16 - Certains disent qu'après s'être entraîné en taiji, il ne faut pas soulever d'haltères ; pas employer la force brute. Ce n'est pas tout à fait exact. Avant d'apprendre le taiji on était plein de force brute ; le corps entier était tendu, contracté. Après avoir appris le taiji, tout le corps est détendu, les tendons allégés ; le souffle circule sans entrave. Il ne faut pas s'exercer à supprimer la force brute du corps entier mais il faut la conserver. Par la détente générale, elle devient une vraie force (zhen /jing). Autrefois, on appelait la force brute, luli (lü : épine dorsale), (li : force), car cette force se situe entre les épaules et l'épine dorsale. Elle ne peut pas être dirigée par la taille, ni se manifester au niveau des doigts.

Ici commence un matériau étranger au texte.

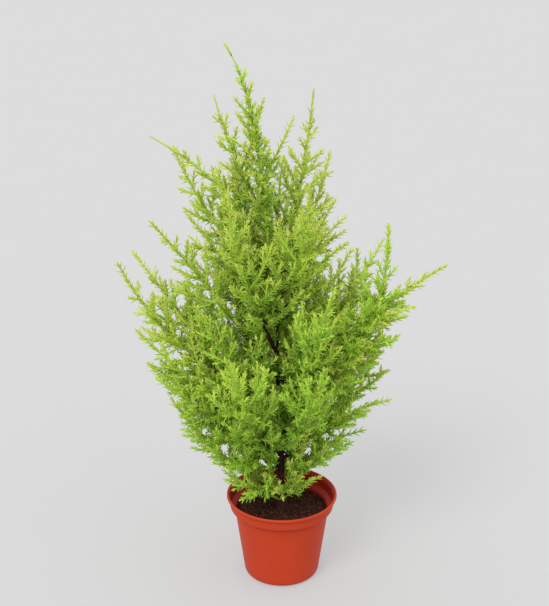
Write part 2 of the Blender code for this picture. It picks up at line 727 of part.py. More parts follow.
def keep_largest_body(mesh):
    """Drop loose scraps and sealed hollows, which are bodies of their own."""
    bm = bmesh.new()
    bm.from_mesh(mesh)
    bmesh.ops.dissolve_limit(bm, angle_limit=math.radians(0.6), verts=bm.verts, edges=bm.edges)
    bmesh.ops.triangulate(bm, faces=bm.faces)
    seen = set()
    bodies = []
    for vertex in bm.verts:
        if vertex in seen:
            continue
        body = [vertex]
        seen.add(vertex)
        for current in body:
            for edge in current.link_edges:
                other = edge.other_vert(current)
                if other not in seen:
                    seen.add(other)
                    body.append(other)
        bodies.append(body)
    bodies.sort(key=len)
    for body in bodies[:-1]:
        bmesh.ops.delete(bm, geom=body, context="VERTS")
    bm.to_mesh(mesh)
    bm.free()


def main():
    """Build pot, soil, trunk, boughs and foliage masses."""
    remove_all()
    plastic = make_material("pot_plastic", (0.56, 0.075, 0.026), 0.42)
    compost = make_material("compost", (0.035, 0.014, 0.009), 0.95)
    bark = make_material("bark", (0.085, 0.040, 0.030), 0.85)
    foliage = make_material("foliage", (0.22, 0.42, 0.045), 0.55)
    build_pot(plastic)
    build_soil(compost)
    trunk = build_trunk(bark)
    boughs = [Bough(k, *row) for k, row in enumerate(BOUGHS)]
    boughs.append(Leader(len(boughs)))
    limbs = [(-1, tree_of(*mesh_of(trunk)))]
    for bough in boughs:
        if bough.has_limb:
            limb = bough.tube(bough.foot, bough.fork, BOUGH_RINGS, BOUGH_SIDES)
            shade_round(make_object("bough_" + bough.name, *limb, bark), math.radians(50))
        whole = bough.tube(bough.foot, 1.0, 2 * STEM_RINGS, 2 * STEM_SIDES, CLEARANCE)
        limbs.append((bough.index, tree_of(*whole)))
    space = Space(boughs, limbs)
    for bough in sorted(boughs, key=lambda item: -item.length):
        grow_mass(bough, space, foliage)


def mesh_of(item):
    """Vertices and faces of an object that stands unturned at the origin."""
    return [v.co.copy() for v in item.data.vertices], [tuple(p.vertices) for p in item.data.polygons]


main()
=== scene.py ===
import math

import bpy
import numpy as np
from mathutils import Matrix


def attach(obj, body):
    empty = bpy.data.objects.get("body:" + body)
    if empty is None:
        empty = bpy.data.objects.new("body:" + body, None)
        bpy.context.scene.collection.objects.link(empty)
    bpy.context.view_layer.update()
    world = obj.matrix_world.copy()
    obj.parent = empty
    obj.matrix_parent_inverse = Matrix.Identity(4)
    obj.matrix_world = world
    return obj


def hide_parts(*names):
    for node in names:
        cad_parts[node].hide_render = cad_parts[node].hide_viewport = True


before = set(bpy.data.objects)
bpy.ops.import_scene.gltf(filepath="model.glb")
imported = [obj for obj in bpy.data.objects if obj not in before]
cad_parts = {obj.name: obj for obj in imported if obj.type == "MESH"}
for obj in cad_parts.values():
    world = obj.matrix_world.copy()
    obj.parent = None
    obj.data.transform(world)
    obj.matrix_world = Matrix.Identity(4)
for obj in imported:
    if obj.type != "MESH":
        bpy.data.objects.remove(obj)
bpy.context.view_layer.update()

mm = 0.001
goldenTurn = math.radians(137.5)

# camera, light and floor come first; places are in metres
view = {
    "cameraPlace": (-0.0079, -1.299, 0.842),
    "cameraTilt": 68.04,          # degrees up from looking straight down
    "lensLength": 80.73,          # mm, on a frame of frameWidth
    "frameWidth": 36.0,
    "clip": (0.05, 50.0),
    "floorX": (-6.0, 6.0),
    "floorY": (-4.0, 14.0),
    "floorDrop": 0.0004,          # keeps the floor just under the pot
    "floorTone": 0.215,
    "floorMottle": 1.012,         # how much lighter its second tone is
    "floorGrain": (8.0, 60.0),    # waves per metre
    "floorGlow": 0.322,
    "skyStrength": 1.32,
    # name, where the light comes from, strength and spread in degrees
    "lamps": [("keyLight", (-0.47, -0.85, 1.05), 1.95, 26.0),
              ("fillLight", (0.75, -1.10, 1.1), 0.35, 60.0)],
}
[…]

Tung Ying Chieh Bangkok 1955


17 - Le Canon dit : "Un yin, un yang , c'est le dao" (La Voie). Le taiji est le ying et le yang. A notre "époque atomique", qu'est-ce qui n'est pas le ying ou le yang ? C'est pourquoi dans " Au sujet de la pratique de l'entraînement ", il est dit : "Si l'on plonge d'un côté, on perd l'initiative. Si on appuie des deux pieds, on est bloqué. Car plonger d'un côté et appuyer sur les deux pieds, c'est le déséquilibre du yin et du yang. Aussi le pratiquant doit-il faire attention, lorsqu'il lève la main ou avance le pied ; un yin, yang ; un vide, un plein. Laozi dit : "Les réserves permettent l'efficacité". Pensez à cela et essayez de l'appliquer.


18 - En ce qui concerne l'explication du taiji civil et militaire, civil, c'est prendre soin de sa santé ; militaire, c'est se défendre.


19 - Les articles ci-dessus proviennent tous de l'expérience. Plus que dans la théorie, il faut surtout chercher tout cela dans les treize postures. Lorsque l'entraînement a atteint là-maturité, on saisit naturellement la subtilité de l'unité de l'esprit et dû geste. Quand on s'entraîne, le mieux c'est de ne pas trop rechercher la théorie et faire davantage d'exercices. Nous disions que les anciens étaient forts en art martial et les modernes, forts en théorie. En fait, dès que l'on fait trop de théorie, on ne s'applique pas à l'entraînement et le progrès ralentit Les adeptes des arts martiaux accordent une grande importance à la loyauté. L'élève doit respecter son maître et être dévoué à son Art. Si on remercie de façon généreuse le maître pour son enseignement, le maître sera touché et instruira avec tout son cœur. (Les coutumes chinoises sont ainsi, on ne peut pas les ignorer). Ceux qui aimeraient apprendre le véritable art martial, doivent y faire d'autant plus attention.


20 - Mencius dit : "Celui qui cultive parfaitement son intelligence, connaît sa nature. Celui qui connaît sa nature, connaît le ciel." La flamme du feu monte vers le haut. c'est sa nature. L'eau féconde coule vers le bas, c'est sa nature. Ceci est la nature des choses. Fleurir au printemps, dépérir en automne, c'est la nature du ciel. Détester la peine, aimer le plaisir, craindre la mort, tenir à sa vie, c'est la nature de l'homme. Cependant le feu peut rencontrer le vent qui le souffle vers le bas ; l'eau peut rencontrer le feu qui la fait s'évaporer vers le haut. Le pin et le cèdre ne perdent pas leur feuillage en automne. L'homme qui connaît le "rite", accomplit courageusement ce qu'il voit être son devoir. C'est changer la nature acquise pour retrouver la nature innée. Avant la pratique de l'art martial, les vaisseaux sont bloqués ; les tendons se rétractent et se raccourcissent ; c'est pourquoi la force se fixe aux épaules et au dos. Après l'entraînement, les vaisseaux communiquent librement ; les tendons s'allongent et la force se déploie. Des épaules et du dos, elle passe par le bras, le poignet et se manifeste aux doigts. Progressivement, on abandonne ainsi la nature acquise et on retrouve la nature innée. Si l'on acquiert la capacité de la nature innée, c'est la merveille prodigieuse. L'apprenti qui obtient cette force, saura que mes paroles ne sont pas fausses.